'He’s failing in so many dimensions': A surprising number of Republicans and conservatives turn on Trump
President Donald Trump is joined by the Congressional leadership and his family before formally signing his cabinet nominations into law, in the President's Room of the Senate, at the Capitol in Washington, January 20, 2017. From left are Vice President Mike Pence, the president's wife Melania Trump, their son Barron Trump, and Speaker of the House Paul Ryan, R-Wis. REUTERS/J. Scott Applewhite/Pool

Over the past week the nation has seen a surprising number of Republicans, conservatives, and Trump appointees start to stand up to President Donald Trump – including some who worked in his administration, and even some who still do.

It is a stunning snapshot for the president whose name has become synonymous with today’s GOP.

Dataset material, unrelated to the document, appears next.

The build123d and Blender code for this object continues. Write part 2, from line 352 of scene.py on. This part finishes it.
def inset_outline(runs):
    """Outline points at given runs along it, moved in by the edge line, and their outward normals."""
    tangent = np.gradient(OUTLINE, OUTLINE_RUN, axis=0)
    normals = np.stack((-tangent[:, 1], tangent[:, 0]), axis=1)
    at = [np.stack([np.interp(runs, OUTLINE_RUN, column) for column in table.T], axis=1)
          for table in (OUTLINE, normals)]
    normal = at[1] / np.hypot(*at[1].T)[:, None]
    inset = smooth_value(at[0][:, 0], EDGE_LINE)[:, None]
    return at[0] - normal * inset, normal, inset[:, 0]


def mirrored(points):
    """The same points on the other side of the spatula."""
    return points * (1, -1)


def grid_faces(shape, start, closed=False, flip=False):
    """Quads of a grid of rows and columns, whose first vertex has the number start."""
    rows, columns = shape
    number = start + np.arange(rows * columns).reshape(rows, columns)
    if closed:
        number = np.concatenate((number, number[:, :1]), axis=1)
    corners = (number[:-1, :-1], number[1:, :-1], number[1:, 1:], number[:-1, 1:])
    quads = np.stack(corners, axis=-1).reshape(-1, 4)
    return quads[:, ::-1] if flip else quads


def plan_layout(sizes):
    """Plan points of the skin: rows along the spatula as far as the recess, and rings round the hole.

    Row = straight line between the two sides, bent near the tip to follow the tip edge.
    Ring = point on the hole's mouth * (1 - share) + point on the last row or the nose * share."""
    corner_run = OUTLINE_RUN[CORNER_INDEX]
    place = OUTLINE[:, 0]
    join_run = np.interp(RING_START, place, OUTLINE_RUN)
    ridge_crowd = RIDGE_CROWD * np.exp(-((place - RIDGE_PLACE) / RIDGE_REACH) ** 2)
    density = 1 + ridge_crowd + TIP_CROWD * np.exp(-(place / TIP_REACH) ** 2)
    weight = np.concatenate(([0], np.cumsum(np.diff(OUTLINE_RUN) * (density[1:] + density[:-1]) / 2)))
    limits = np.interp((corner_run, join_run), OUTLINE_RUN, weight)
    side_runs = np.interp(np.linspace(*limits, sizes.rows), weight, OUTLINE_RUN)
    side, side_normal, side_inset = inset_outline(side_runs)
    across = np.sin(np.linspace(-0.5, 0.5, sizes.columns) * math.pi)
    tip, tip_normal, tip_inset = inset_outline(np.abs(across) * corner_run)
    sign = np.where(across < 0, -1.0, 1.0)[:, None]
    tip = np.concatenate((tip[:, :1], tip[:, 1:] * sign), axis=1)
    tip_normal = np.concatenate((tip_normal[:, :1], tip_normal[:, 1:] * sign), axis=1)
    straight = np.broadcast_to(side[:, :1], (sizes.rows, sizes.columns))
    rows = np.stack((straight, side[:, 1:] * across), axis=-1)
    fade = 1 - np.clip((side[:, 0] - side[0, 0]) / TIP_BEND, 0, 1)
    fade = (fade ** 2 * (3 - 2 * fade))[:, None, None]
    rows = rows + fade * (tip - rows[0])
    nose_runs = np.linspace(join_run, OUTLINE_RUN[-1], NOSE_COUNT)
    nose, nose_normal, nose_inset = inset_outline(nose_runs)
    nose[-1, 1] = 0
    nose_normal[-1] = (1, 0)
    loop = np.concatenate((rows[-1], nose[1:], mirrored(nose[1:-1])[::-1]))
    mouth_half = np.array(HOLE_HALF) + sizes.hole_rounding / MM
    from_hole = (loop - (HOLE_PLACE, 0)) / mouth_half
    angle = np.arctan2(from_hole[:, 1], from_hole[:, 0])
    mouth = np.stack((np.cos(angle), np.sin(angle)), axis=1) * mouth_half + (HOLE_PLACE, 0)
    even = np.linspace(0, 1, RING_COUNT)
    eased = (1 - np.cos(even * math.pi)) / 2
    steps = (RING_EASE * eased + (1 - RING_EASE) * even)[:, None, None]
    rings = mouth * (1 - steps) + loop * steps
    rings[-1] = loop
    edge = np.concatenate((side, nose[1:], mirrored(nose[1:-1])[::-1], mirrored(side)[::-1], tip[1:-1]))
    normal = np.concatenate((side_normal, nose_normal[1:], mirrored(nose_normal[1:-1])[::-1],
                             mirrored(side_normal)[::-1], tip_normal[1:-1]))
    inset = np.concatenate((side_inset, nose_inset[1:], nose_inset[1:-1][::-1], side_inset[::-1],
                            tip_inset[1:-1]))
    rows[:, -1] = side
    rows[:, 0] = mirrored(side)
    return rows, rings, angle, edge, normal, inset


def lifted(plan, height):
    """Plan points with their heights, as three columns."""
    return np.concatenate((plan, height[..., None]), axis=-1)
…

The list is long. A few examples:

General Jim Mattis (ret.), Trump’s former Secretary of Defense

Senator Lisa Murkowski (R-AK)

Senator Mitt Romney (R-UT)

President George W. Bush

General Colin Powell (Ret.), former Secretary of State

General John Kelly (ret.), Trump’s former Chief of Staff and former DHS Secretary

Defense Secretary Mark Esper

Joint Chiefs of Staff Chairman Mark Milley

On Friday a staggering 89 former Defense officials (some Republicans, some Democrats, many of unknown affiliations) signed onto a statement saying the U.S. military must never be used to violate Americans’ constitutional rights.

It seems the tide is turning, and according to GOP strategist Rick Wilson, Republicans are finally waking up to the fact that if they continue to tie their futures to President Donald Trump they will find their fortunes diminished. Bigly.

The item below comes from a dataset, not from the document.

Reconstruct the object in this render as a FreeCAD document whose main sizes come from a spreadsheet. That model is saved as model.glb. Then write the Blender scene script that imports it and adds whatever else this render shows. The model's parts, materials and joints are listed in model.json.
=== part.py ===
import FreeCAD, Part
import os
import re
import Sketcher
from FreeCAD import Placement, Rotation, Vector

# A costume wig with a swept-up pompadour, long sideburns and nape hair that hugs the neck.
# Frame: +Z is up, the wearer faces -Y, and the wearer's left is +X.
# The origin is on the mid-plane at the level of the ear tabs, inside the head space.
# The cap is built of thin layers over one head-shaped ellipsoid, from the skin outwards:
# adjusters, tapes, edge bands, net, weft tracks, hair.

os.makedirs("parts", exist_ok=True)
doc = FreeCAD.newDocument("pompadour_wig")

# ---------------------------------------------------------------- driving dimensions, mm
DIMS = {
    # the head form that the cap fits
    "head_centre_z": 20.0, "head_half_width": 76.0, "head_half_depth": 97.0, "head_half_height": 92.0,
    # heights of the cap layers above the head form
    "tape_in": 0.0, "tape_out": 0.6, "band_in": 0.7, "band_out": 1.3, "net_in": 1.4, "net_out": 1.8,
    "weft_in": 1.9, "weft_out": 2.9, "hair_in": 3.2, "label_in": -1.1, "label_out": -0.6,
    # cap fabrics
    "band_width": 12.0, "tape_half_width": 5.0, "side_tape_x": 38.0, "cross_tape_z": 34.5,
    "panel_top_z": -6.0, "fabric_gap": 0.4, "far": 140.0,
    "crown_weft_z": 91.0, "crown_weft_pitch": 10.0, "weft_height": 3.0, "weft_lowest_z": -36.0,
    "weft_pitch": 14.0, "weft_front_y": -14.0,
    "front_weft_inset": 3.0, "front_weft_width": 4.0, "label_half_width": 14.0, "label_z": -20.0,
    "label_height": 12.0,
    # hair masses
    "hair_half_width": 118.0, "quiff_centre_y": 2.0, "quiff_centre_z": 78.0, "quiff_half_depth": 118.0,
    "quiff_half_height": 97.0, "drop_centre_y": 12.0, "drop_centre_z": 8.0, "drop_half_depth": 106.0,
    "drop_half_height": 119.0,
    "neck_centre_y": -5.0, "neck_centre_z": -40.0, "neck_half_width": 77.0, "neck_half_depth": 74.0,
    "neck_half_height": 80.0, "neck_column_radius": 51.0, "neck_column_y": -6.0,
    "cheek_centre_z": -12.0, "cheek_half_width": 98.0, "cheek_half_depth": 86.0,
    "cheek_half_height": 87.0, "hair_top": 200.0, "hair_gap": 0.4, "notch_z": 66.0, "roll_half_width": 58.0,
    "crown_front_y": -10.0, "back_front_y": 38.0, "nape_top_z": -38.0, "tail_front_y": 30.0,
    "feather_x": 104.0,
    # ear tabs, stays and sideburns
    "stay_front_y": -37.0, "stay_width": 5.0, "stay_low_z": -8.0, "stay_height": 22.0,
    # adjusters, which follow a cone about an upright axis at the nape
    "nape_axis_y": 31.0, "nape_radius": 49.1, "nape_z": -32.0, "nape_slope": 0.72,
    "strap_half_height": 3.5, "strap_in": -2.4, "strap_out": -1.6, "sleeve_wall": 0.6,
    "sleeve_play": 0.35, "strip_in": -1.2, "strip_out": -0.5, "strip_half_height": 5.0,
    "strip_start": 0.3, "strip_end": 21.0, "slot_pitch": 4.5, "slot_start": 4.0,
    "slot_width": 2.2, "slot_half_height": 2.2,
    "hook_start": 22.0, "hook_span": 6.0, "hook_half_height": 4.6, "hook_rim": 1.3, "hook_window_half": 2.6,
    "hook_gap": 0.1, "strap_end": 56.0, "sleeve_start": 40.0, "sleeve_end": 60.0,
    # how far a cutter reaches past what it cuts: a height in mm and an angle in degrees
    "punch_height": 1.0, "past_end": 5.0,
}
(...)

“For a long time individuals in the party were very suppressed by the fear of Donald Trump destroying them because he would tweet about them, he would say bad things about them and it could wreck somebody’s primary chances or hurt them in some other political space,” Wilson tells The Guardian.

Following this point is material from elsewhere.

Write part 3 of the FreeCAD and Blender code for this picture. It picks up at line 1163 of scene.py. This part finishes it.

“Now we’ve reached a point where the intolerance for his incompetence has reached just stratospheric levels. People just cannot abide it. It’s one thing to say, ‘Oh, he’s rough around the edges but he gets things done,’ but now he’s failing in so many dimensions that people are no longer tolerant of it.”

Trump’s “political standing has collapsed so greatly that it’s easier for these folks to not feel the same risk level,” says Wilson, a co-founder of The Lincoln Project. “There’s going to come a point very soon where having a nasty tweet from the president is a badge of honour and a tool of survival because my rule of ‘everything Trump touches dies’ is real.”

“The people that are trying to get away from it now, I think, are going to end up in a better position than they would have been prior to this. There are many more people that are going to put daylight between themselves and this president because he is political herpes. They don’t want to be touched by it.”